23 марта. Версаль. Воскресенье. Председатель нашей делегации Чаксте, теперь покойный, первый президент Латвийской республики, устроил поездку в Версаль.
Участвовали Мейеровиц, теперешний латвийский посланник в Париже Гросвальд, посланник в Лондоне Зарин, нынешний помощник министра президента, Скуенек, я и другие. Чаксте рассказывал о французской придворной жизни времен Людовиков и Наполеона. Передает он картины и нравы той эпохи так, будто сам жил в ту пору, близко видел всех этих людей, обстановку их жизни, говорил с ними, наблюдал непосредственно, вблизи. Я восхищался рассказами Чаксте и восхищался Версалем. Какая красота, какое величие!
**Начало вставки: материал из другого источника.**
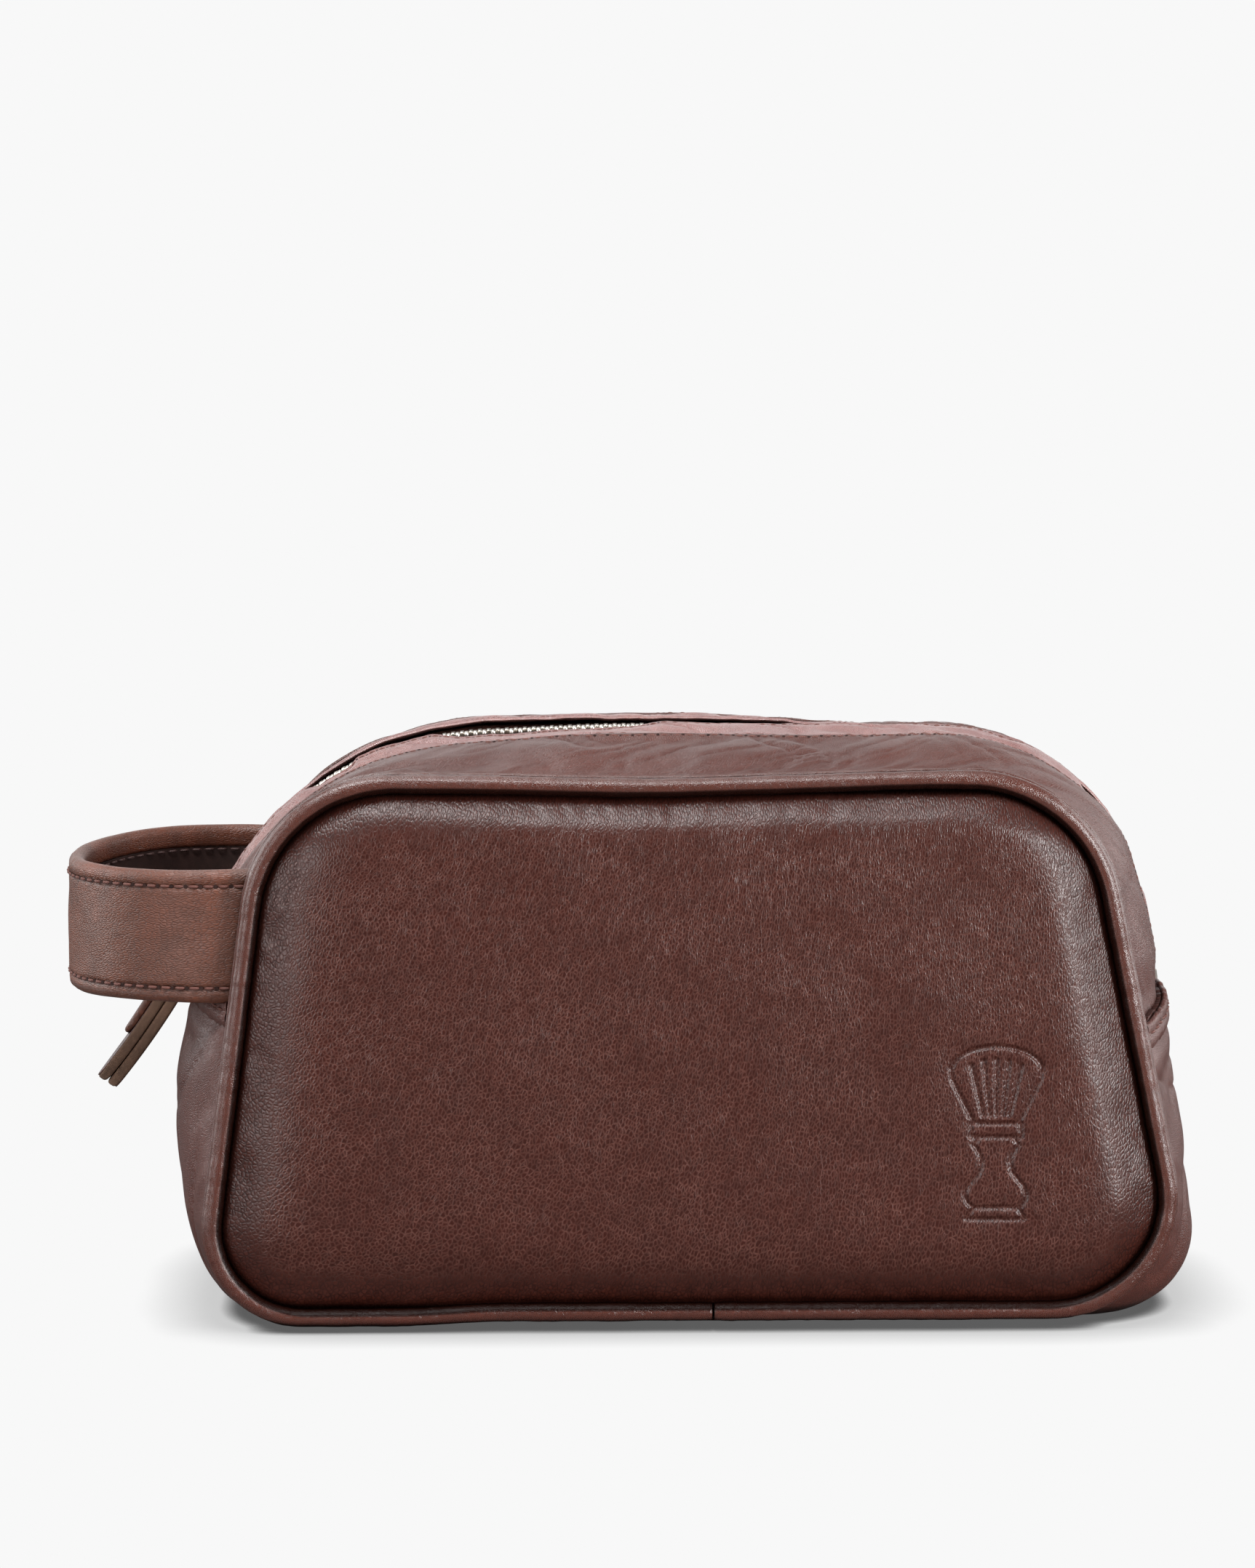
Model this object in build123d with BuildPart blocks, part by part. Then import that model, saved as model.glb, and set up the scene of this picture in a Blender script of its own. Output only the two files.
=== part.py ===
"""Leather shaving kit bag: padded trapezoid panels, piped seams, a gusset with a metal zip
over the top, and a carry loop on the left end.

Millimetres, +Z up, front panel towards -Y. The origin is the centre of the flat base.
"""
import math
import os

from build123d import *

# ---- driving dimensions -------------------------------------------------------------
# Panel seam outline in XZ, counter-clockwise from the bottom left corner.
SEAM_CORNERS = [(-124.2, 6.0), (127.3, 6.0), (99.7, 140.0), (-106.8, 140.0)]
SEAM_RADII = [21.0, 28.0, 34.0, 34.0]
# Gusset outline on the middle plane, y = 0.
CROWN_CORNERS = [(-137.5, 0.0), (138.5, 0.0), (117.0, 152.5), (-124.0, 152.5)]
CROWN_RADII = [28.0, 22.0, 62.0, 80.0]

GUSSET_EDGE_Y = 50.2        # gusset edge, just behind the piping
GUSSET_EDGE_OUT = 4.0       # gusset edge stands this far outside the seam outline
SHOULDER_Y = 36.0           # gusset shoulder between edge and crown
SHOULDER_BULGE = 0.72       # share of the bulge reached at the shoulder
CROWN_Y = 20.0              # the gusset is straight along Y inside this

LEATHER = 1.6
LINING_TOP = 2.0            # lining lies this far under the leather's outer face
LINING = 0.8

PANEL_BACK_Y = 51.3         # inner face of a padded panel
PANEL_FACE_Y = 58.2
PANEL_SKIN = 1.8
PIPING_Y = 53.2
PIPING_OUT = 3.0            # piping centre line outside the seam outline
PIPING_R = 2.75
PIPING_CORD_R = 1.5

HEM_TOP_Z = 82.0            # base gusset ends here, with a folded hem
HEM_WIDTH = 9.0
HEM_THICK = 1.8
TOP_START_Z = 82.3          # top gusset starts here

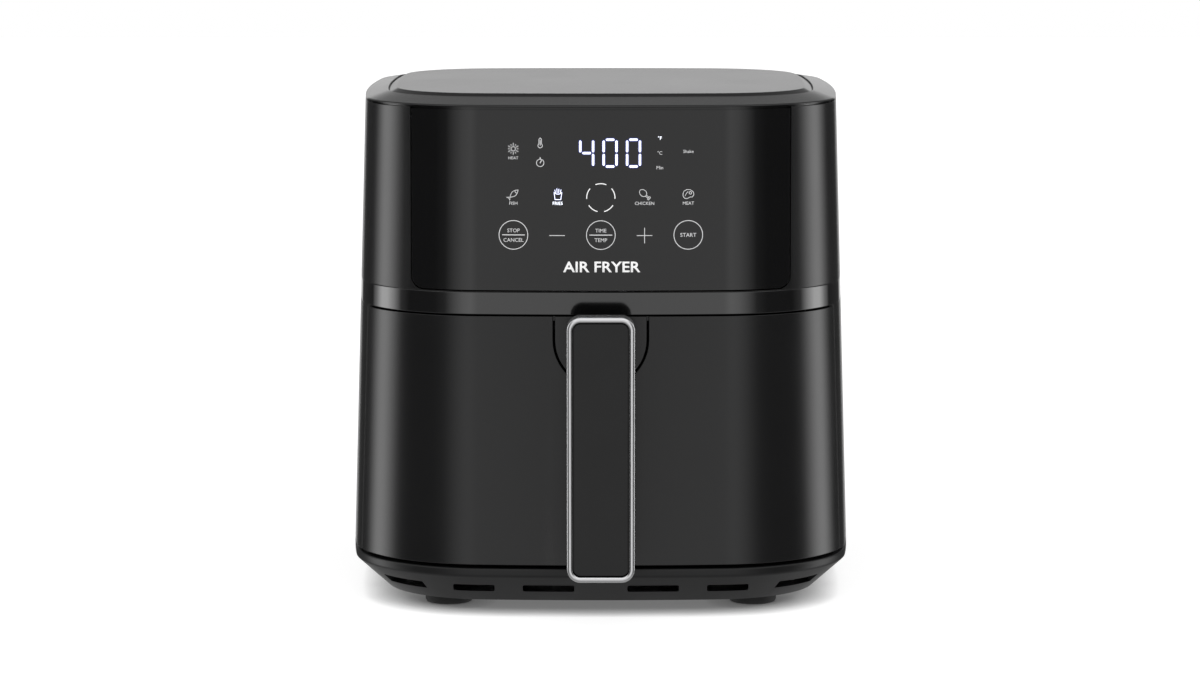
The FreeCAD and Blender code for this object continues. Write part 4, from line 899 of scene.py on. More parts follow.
# ---------------------------------------------------------------- control panel
@dataclass
class ControlPanel:
    """The glossy panel and its markings. Sizes are millimetres on the panel's face."""

    half_w: float = 113 * MM
    corner_r: float = 7 * MM
    stroke: float = 0.42
    columns: tuple[float, ...] = (-52.0, -26.0, 0.0, 26.0, 52.0)
    button_z: float = 198.7
    preset_z: float = 222.5
    digit_z: float = 238.6
    band_height: float = 151.0
    lift: float = 0.06 * MM

    def lens(self) -> None:
        """The glossy lens, cut to its outline."""
        z0, z1 = low("control_panel", 2), high("control_panel", 2)
        ring = swept_loop(BODY, wall_profile(z0 - 0.001, z1 + 0.001, WALL, 0))
        outline = rounded([(-self.half_w, z0), (self.half_w, z0), (self.half_w, z1), (-self.half_w, z1)],
                          [self.corner_r, self.corner_r, 0.6 * MM, 0.6 * MM], 8)
        window = prism(outline, front_place, low("control_panel", 1) - 0.02, BODY.mid_y - 60 * MM)
        mesh = smooth(combine(ring, [window], "INTERSECT", 0.35 * MM), 40)
        finish_piece(mesh, "panel_lens", "housing", Slot.GLOSS, ["control_panel"])

    def place(self, x: float, z: float, lift: float) -> Vector:
        """Point on the lens for panel millimetres."""
        height = low("accent_band", 2) + (z - self.band_height) * MM
        return Vector((x * MM, BODY.front_y(x * MM, height) - lift, height))

    def ribbon(self, work: bmesh.types.BMesh, path: Sequence[Point2], width: float, lift: float,
               closed: bool = False) -> None:
        """Add a flat stroke of even width with round ends along a path.

        Args:
            work: mesh that the stroke is added to.
            path: points of the stroke, in mm.
            width: width of the stroke, in mm.
            lift: height above the lens.
            closed: whether the last point joins the first.
        """
        points = [Vector(p) for p in path]
        count = len(points)
        sides: list[tuple[Vector, Vector]] = []
        for i, here in enumerate(points):
            before = points[i - 1] if (i or closed) else here
            after = points[(i + 1) % count] if (i < count - 1 or closed) else here
            first = (here - before).normalized() if (here - before).length else (after - here).normalized()
            second = (after - here).normalized() if (after - here).length else first
            mean = (first + second).normalized()
            across = Vector((-mean.y, mean.x))
            scale = 1 / max(0.5, mean.dot(first))
            sides.append((here + across * width / 2 * scale, here - across * width / 2 * scale))
        outline_left = [a for a, _ in sides]
        outline_right = [b for _, b in sides]
        rows = [[work.verts.new(self.place(p.x, p.y, lift)) for p in line]
                for line in (outline_left, outline_right)]
        for i in range(count if closed else count - 1):
            k = (i + 1) % count
            work.faces.new((rows[0][i], rows[0][k], rows[1][k], rows[1][i]))
        if closed:
            return
        for end, inner in ((0, 1), (count - 1, count - 2)):
            out = (points[end] - points[inner]).normalized()
            centre, a, b = points[end], sides[end][0], sides[end][1]
            start = (a - centre).normalized()
            sweep = -1 if start.x * out.y - start.y * out.x < 0 else 1
            arc = []
            for j in range(1, 5):
                t = sweep * math.pi * j / 5
                turned = Vector((start.x * math.cos(t) - start.y * math.sin(t),
                                 start.x * math.sin(t) + start.y * math.cos(t)))
                arc.append(work.verts.new(self.place(*(centre + turned * width / 2), lift)))
            work.faces.new([rows[0][end], *arc, rows[1][end]])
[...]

Мадам Помпадур, мадам Дюбарри, вероятно, были крупными личностями, своеобразными гениями, если сумели внушить сооружения и памятники, которыми теперь восхищается мир. Они создают ореол Франции, делают ее навсегда исторически славной. Что взбудораженные массы народа когда-то осудили, то сейчас, в исторической перспективе, в отдалении веков, выдвигается как что-то неподражаемое, недостижимое, предстает гордым символом человеческого творчества, возвышается как создание не только Франции, но и целого мира.
26 марта. Латвийская делегация устроила обед. Среди гостей американские профессора Лорд Морисон и английский профессор Симеон. Все они специалисты по международным вопросам[5].
2 апреля. Грузинская делегация во главе с Чхеидзе и Церетели (оба известные ораторы и члены русской Государственной думы) устраивает собрание из представителей народов бывшей России. Чхеидзе обращается ко мне с вопросом:
– Чем и как объяснить, что латышские стрелки поддерживают большевиков и дерутся на их стороне?
Вопрос не без укора.
– Это все сделали ваши речи в Государственной думе, – ответил я.
В самом деле все возвращались на родину, могли как-нибудь устроиться, только латышским стрелкам некуда было деться, их родина была оккупирована немцами. Другого исхода не было, пришлось остаться там, где застигла злая судьба, у большевиков. Но уж так повелось издавна, латыш, что бы он ни делал, делает не за страх, а за совесть, как сказал мне в Нью-Йорке еврей-философ: «Даже негодяю честно служите».
4—22 апреля. Представитель американского Красного Креста полковник Олдс просит к себе и сообщает, что его организация решила оказать помощь латвийской армии, сражающейся с большевиками. На другой день 5 апреля мистер Таффт по поручению Гувера сообщает, что мое послание к президенту Вильсону оказало хорошую услугу. Пароходу, шедшему в Финляндию с грузом муки, дан приказ изменить курс, пройти в Либаву и сдать груз латвийскому правительству, население, бежавшее от большевиков, уже голодало. Это стало началом американской и союзнической помощи. Я был чрезвычайно рад, а председатель делегации Чаксте даже прослезился, так все это важно и отрадно. Полковник Карлсо, Педен, капитан Пэйн, полковник Этвуд и многие другие американские и английские представители АРА и высшего экономического совета стали оказывать нам всяческое содействие. Работа кипит.
Латвийская делегация решила послать меня в Либаву для ознакомления на месте с положением дел. Я должен был объединить в экономический союз оставшиеся хозяйственные организации, получить от них и правительств общую доверенность и вернуться с ней в Париж.
Через Лондон и Гуль выезжаю в Либаву.
На вокзале меня провожают две дамы, жены латвийских генералов Дамбита и Рушкевица. Пенелопа оставалась дома и ждала возвращения мужа, жены латвийских генералов покинули дом, чтобы их мужья могли свободно защищать родину. Такова современная легенда.